Given problem
Reproduce the section of the listing that begins at the line containing "for corner in" and finishes at the line containing "cad_box = object_bounds()". Include both end lines and nothing beyond them.

Given records
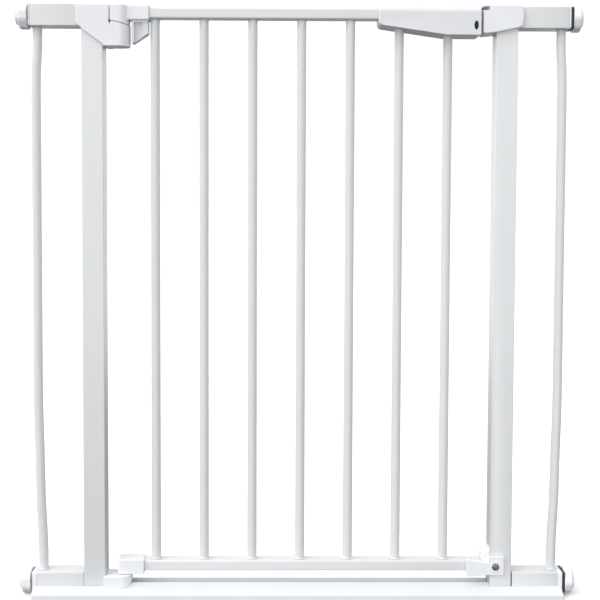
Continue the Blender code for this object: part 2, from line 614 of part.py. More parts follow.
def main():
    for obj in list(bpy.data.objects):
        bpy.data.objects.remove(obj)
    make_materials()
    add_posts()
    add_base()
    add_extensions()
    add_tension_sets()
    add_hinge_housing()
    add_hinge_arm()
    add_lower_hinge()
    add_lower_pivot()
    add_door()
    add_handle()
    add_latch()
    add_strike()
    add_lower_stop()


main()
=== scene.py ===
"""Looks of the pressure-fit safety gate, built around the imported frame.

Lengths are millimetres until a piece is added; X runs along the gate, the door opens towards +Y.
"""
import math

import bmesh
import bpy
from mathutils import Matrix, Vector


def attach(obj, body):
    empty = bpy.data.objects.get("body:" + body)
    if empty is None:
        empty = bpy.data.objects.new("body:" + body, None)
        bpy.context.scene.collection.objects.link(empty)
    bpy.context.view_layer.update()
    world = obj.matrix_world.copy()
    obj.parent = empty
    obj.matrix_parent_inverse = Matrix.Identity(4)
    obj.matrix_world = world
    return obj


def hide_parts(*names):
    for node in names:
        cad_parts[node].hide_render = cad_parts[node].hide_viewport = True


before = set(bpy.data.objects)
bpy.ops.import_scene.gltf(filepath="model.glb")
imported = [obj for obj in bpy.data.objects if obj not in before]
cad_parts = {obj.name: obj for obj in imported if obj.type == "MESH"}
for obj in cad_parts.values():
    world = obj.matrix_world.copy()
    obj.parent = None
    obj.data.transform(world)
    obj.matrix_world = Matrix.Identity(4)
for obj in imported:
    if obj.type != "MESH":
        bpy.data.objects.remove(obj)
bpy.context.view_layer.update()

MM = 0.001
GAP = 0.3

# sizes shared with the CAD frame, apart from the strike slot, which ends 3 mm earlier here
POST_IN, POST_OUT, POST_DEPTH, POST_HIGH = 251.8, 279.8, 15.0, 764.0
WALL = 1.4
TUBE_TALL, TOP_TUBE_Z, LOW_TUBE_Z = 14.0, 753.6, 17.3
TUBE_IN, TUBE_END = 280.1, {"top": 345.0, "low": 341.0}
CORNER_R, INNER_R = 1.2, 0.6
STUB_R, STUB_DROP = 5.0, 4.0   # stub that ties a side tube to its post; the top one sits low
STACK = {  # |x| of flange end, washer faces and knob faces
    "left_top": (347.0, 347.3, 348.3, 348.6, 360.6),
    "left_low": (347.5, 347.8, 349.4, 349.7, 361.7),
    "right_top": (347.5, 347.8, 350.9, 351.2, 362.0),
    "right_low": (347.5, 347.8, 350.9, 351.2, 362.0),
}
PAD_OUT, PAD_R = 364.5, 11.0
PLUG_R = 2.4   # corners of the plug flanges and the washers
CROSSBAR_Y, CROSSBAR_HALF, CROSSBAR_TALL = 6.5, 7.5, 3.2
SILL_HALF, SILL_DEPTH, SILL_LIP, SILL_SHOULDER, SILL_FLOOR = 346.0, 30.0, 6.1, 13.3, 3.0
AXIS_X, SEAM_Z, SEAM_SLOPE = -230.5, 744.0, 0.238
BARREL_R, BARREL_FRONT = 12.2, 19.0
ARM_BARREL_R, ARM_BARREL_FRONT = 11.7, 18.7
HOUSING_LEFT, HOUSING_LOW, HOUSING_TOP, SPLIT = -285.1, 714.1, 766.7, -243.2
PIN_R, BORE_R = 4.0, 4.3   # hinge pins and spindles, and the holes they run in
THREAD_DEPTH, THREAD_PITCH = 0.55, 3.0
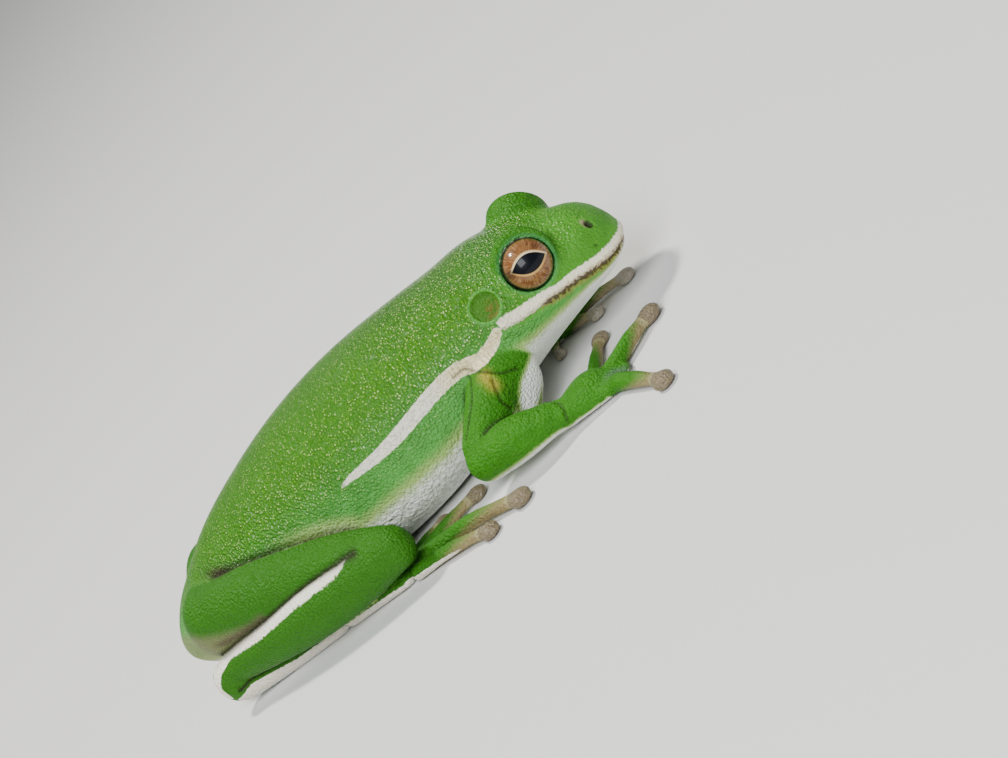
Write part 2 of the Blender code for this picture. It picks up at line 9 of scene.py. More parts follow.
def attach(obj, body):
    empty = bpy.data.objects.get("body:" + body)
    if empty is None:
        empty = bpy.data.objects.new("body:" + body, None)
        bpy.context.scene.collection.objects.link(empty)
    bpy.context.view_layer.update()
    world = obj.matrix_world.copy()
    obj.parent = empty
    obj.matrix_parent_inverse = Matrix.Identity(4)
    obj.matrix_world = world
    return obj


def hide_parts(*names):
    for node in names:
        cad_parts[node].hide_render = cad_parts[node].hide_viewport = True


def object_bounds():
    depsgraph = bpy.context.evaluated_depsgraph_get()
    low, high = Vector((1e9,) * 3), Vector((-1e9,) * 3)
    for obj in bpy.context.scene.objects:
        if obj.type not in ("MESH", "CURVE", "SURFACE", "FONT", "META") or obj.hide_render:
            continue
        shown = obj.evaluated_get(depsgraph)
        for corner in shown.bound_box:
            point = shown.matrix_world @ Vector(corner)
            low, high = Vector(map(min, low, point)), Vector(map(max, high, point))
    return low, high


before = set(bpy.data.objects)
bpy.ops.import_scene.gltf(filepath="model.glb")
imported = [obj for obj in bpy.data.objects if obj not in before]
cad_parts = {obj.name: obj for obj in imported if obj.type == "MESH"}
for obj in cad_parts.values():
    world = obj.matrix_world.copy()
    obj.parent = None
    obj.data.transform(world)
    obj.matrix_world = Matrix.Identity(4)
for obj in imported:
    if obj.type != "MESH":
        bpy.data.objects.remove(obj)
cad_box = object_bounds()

--

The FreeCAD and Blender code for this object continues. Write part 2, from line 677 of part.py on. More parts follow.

Finished answer
        for corner in shown.bound_box:
            point = shown.matrix_world @ Vector(corner)
            low, high = Vector(map(min, low, point)), Vector(map(max, high, point))
    return low, high


before = set(bpy.data.objects)
bpy.ops.import_scene.gltf(filepath="model.glb")
imported = [obj for obj in bpy.data.objects if obj not in before]
cad_parts = {obj.name: obj for obj in imported if obj.type == "MESH"}
for obj in cad_parts.values():
    world = obj.matrix_world.copy()
    obj.parent = None
    obj.data.transform(world)
    obj.matrix_world = Matrix.Identity(4)
for obj in imported:
    if obj.type != "MESH":
        bpy.data.objects.remove(obj)
cad_box = object_bounds()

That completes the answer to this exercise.